Nicole shook her head. “No. We waited only five minutes,” she admitted, a rare, mischievous grin lighting her dark face.
Claire smiled back. “You’re a beast, Nicole.”
“I know,” the child said calmly, stuffing another piece of bread into her small mouth. “Did you know, Claire,” she continued, mumbling through the food, “that you’re a lot happier when Marc isn’t around?”
Claire dropped her fork again, her smile vanishing. Damn the child. “Don’t be absurd,” she snapped. “I miss him terribly.”
“Oh, I imagine you do. Marc is very good in bed. All his women say so.”
“Nicole!”
“But he’s not very comfortable to be around,” Nicole continued, unfazed, her precocious, old-woman’s face serene. “Don’t you find that you like it better when he’s not creeping around, watching you?”
“Don’t be disrespectful,” she murmured, echoing Marc’s words absently. She could think of a great many things more important to Nicole’s well-being than proper filial respect, but she owed it to Marc to make an effort.
As usual, Claire’s reprimand didn’t faze Nicole. “But it’s true,” she insisted calmly. “He does lurk around, watching one. He says it’s for research, but I know better. Grand-mère says he gives her …” For a moment the child looked blank, struggling for the right word, then triumphant as she found it. “He gives her the creeps. Isn’t that how you say it?”
“That is not how I say it.” Claire hated the prim, repressive sound of her own voice, but she couldn’t let Nicole sit there and tear her father apart. It would break Marc’s heart if he knew. Wouldn’t it? Or did he already know—had his own coldness and distance been part of the cause? “Your father loves you, Nicole. He’s just not a demonstrative man.”
“What is ‘demonstrative’?”
Claire pushed her plate away, no longer hungry. Nicole was so absurdly precocious she’d forgotten that she was talking to a nine-year-old. One with an amazing command of English, but even most American nine-year-olds wouldn’t know what demonstrative meant.
“When someone is demonstrative they show, they express their emotions and thoughts, rather than talk about them.” She was sounding like a schoolteacher again, and Claire felt a sudden, searing loss. She missed it, the work, the children, the sense of being needed, making a difference.

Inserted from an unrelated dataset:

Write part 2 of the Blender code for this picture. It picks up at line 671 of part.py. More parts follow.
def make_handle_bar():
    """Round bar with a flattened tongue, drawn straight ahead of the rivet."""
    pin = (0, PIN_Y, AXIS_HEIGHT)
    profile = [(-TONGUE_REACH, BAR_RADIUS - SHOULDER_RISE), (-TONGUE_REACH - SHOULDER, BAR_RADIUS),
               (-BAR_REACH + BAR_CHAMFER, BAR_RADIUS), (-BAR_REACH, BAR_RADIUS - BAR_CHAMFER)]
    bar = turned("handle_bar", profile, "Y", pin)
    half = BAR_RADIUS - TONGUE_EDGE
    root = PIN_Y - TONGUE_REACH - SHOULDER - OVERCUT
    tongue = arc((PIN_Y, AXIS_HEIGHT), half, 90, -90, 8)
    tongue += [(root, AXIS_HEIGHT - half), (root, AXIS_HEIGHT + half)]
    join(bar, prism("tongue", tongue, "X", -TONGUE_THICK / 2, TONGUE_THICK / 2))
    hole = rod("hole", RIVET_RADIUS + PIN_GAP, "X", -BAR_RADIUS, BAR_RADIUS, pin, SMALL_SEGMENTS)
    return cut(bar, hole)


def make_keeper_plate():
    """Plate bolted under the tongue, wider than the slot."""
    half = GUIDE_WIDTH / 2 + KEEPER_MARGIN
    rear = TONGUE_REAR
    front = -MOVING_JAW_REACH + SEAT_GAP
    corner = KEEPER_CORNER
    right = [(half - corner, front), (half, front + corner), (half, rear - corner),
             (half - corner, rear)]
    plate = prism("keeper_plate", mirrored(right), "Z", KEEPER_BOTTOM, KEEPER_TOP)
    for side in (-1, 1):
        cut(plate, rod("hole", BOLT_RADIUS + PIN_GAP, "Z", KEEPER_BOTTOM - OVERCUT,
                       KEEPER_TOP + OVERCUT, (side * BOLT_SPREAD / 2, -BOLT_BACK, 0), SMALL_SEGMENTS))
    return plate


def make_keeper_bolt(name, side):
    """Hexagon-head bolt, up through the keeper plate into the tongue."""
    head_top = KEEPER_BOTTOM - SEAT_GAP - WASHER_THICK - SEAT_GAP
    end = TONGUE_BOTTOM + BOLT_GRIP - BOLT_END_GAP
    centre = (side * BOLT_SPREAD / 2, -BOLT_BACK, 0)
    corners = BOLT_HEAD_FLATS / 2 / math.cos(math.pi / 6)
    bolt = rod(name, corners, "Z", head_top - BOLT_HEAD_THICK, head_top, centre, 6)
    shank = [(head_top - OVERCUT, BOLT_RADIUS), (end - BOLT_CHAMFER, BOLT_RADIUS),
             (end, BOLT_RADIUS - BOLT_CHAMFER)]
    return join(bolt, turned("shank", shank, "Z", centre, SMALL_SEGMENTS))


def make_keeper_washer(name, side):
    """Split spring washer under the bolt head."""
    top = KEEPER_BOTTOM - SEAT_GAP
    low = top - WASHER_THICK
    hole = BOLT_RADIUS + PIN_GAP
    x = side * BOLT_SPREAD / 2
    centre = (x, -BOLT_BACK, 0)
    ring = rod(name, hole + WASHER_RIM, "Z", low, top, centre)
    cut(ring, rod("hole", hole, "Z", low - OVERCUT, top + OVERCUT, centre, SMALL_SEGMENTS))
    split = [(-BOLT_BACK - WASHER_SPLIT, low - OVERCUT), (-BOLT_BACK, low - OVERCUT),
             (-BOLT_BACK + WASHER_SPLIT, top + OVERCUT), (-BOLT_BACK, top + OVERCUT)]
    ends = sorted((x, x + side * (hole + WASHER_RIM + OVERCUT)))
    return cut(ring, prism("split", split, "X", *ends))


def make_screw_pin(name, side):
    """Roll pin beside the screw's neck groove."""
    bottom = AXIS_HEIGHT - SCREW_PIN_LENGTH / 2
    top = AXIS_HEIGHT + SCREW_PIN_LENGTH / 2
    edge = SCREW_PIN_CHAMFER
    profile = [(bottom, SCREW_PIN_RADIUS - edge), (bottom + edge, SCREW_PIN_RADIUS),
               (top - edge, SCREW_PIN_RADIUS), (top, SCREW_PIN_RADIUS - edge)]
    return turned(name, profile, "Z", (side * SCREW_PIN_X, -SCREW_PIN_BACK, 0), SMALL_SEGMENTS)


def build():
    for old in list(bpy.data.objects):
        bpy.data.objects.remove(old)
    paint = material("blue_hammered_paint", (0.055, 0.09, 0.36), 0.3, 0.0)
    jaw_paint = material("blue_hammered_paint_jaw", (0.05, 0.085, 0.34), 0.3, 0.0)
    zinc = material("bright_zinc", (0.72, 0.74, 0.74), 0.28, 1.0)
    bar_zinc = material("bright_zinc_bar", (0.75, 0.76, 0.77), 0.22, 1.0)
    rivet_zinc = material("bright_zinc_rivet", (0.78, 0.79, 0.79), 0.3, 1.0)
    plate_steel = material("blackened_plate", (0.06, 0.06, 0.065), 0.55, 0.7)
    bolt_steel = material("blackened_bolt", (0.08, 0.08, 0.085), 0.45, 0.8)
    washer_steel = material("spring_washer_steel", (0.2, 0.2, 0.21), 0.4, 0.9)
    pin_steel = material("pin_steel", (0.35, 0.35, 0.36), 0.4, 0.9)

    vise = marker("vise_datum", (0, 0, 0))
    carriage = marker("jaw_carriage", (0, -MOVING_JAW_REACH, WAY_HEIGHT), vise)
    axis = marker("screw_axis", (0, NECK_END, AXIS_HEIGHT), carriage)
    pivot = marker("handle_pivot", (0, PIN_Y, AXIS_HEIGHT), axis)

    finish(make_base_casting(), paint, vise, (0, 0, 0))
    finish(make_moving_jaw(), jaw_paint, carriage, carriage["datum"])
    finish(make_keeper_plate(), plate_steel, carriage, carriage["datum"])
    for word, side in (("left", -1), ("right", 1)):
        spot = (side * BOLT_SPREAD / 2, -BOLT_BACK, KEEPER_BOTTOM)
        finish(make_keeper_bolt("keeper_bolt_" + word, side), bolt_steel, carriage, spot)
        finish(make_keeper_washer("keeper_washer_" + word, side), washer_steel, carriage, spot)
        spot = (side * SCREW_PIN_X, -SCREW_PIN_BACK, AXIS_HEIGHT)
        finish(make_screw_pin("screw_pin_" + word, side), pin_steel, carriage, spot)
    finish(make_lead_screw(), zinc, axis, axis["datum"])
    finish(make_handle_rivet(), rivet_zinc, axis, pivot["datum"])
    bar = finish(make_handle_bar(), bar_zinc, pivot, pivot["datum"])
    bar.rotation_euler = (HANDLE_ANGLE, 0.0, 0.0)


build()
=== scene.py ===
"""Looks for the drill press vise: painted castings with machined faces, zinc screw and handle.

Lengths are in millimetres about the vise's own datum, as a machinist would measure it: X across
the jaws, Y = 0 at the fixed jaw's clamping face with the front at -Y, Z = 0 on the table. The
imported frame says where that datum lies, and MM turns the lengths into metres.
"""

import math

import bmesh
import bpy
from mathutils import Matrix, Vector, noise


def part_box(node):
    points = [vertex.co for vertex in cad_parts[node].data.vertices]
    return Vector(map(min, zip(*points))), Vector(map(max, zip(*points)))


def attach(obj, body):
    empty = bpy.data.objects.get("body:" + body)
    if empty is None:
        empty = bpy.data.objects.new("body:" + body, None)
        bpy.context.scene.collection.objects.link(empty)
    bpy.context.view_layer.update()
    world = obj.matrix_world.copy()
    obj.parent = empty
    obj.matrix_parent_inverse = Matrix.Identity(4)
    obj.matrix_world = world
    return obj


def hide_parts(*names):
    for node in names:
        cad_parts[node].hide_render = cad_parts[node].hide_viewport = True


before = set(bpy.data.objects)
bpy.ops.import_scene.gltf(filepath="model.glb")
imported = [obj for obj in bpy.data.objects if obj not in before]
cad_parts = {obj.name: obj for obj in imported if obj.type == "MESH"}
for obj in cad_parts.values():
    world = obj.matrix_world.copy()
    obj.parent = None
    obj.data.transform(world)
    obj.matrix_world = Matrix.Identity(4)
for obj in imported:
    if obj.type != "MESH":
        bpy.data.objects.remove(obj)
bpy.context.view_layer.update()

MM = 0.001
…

“Then don’t you think it strange,” Nicole said quietly, “that a mime, someone who never uses words, is not … demonstrative at home?”
Claire had no answer, but then, Nicole wasn’t expecting one. They finished their meal in strained silence, listening to the steady beat of the rain outside their windows.
Yvon looked down at his hands. They’d clenched into fists, and it took all his strength to open them, flex them. The fingers were cramped, useless, and he held them out into the pouring rain, watching as the water splatted against them. They were still shaking.
It was after eleven. Lights were blazing in the old woman’s apartment, but he’d seen no shadows against the heavy curtains for a long time. The old bitch was probably too rich to worry about electricity bills. She probably left all her lights on, afraid of the dark. Tonight, he told himself, it would be a waste of time. The lights wouldn’t keep her destiny at bay.
He started to move, out into the heavy rain, oblivious to the passersby, the cars sluicing through the deep puddles, oblivious to everything as he crossed the street. He had no plan, no thought at all beyond the certainty of what he must do. The black hole in his heart grew larger, devouring him as he stood in front of the heavy wooden door that fronted the residential side street. When he reached out to press the bell, his hand no longer shook.
Thomas Jefferson Parkhurst was whistling as he raced up the endless flights of stairs to his artist’s garret. Even the final flight failed to wind him, though the whistle became more strained. Nothing could quench his buoyant spirit, not flights of stairs, not the empty apartment, not even the memory of Claire’s eyes when he’d asked her about the man.
Because the rest of the time Claire’s eyes had been on him, and they’d been warm, happy, and full of promise.